• **Objective**:
Provide nothing but the number of lines containing the string "three".

• **Information supplied**:
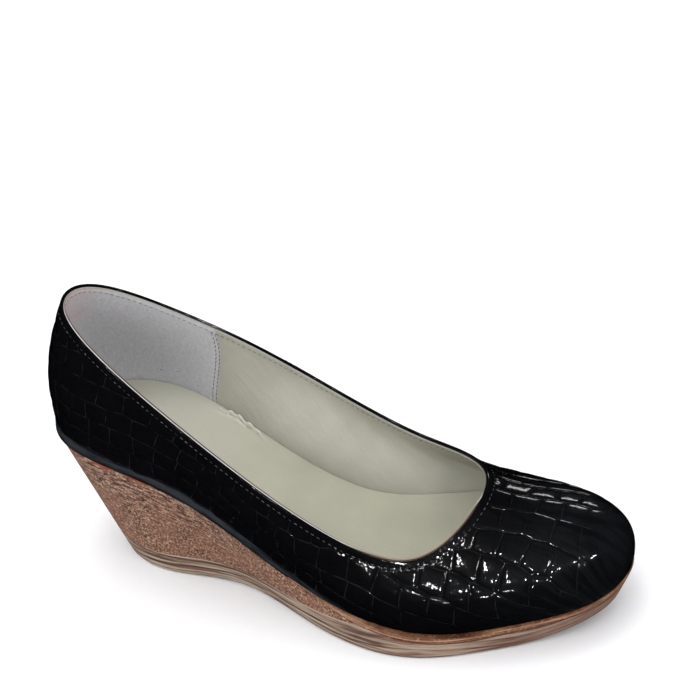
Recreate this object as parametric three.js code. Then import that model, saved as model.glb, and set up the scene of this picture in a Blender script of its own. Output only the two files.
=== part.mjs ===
// A slip-on platform pump on a wedge heel, right shoe, in millimetres.
// x runs from the heel to the toe, y to the medial side and z up from the floor.
import { BufferAttribute, BufferGeometry, Group, Mesh, MeshStandardMaterial, Vector3 } from 'three';

// The feather line is where the upper meets the sole.
const featherLength = 245; // from the back of the heel to the tip of the toe, measured level
const ballWidth = 77; // across the feather line at the ball of the foot
const toeSwing = 11.4; // how far the toe leans to the medial side
const seatHeight = 65.9; // feather line above the floor at the back of the heel
const platformHeight = 9.7; // feather line above the floor at the ball
const toeSpring = 10.8; // tip of the toe above the level of the ball

const backHeight = 54.9; // topline above the feather line at the back of the heel
const collarSetback = 14.8; // topline in front of the heel's back point
const throatReach = 189.4; // front of the topline from the heel's back point
const throatSwing = 4.3; // how far the throat leans to the medial side
const throatDraw = 0.17; // how much the topline's stations crowd towards the throat

const heelUndercut = 20; // tread's back edge in front of the heel's back point
const treadReach = 241; // tread's front edge from the heel's back point
const treadSwing = 9.9; // how far the tread leans to the medial side
const treadSpring = 9; // tread's tip above the floor
const archRise = 0.7; // tread above the floor at the waist
const treadRound = 1.4; // radius of the tread's edge

const wallThickness = 2; // leather and lining together
const tuckRadius = 1.6; // rounding where the upper turns in under itself
const foldHeight = 0.8; // the topline's rounded fold above the wall
const seamStep = 0.7; // the front part lies this much over the back part at the side seam
const seamFade = 16; // length over which the step fades towards the toe
const insoleThickness = 2.2;
const insoleLift = 0.2; // keeps the insole clear of the rand where the footbed bends
const soleLip = 2.7; // widest shelf of the sole outside the upper
const randThickness = 2.6; // at the ball
const bandThickness = 11; // the outsole's board at the heel and the waist
const wedgeTip = 0.6; // the wedge ends where it gets thinner than this
const gap = 0.3; // between pieces that touch on the real shoe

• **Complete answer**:
2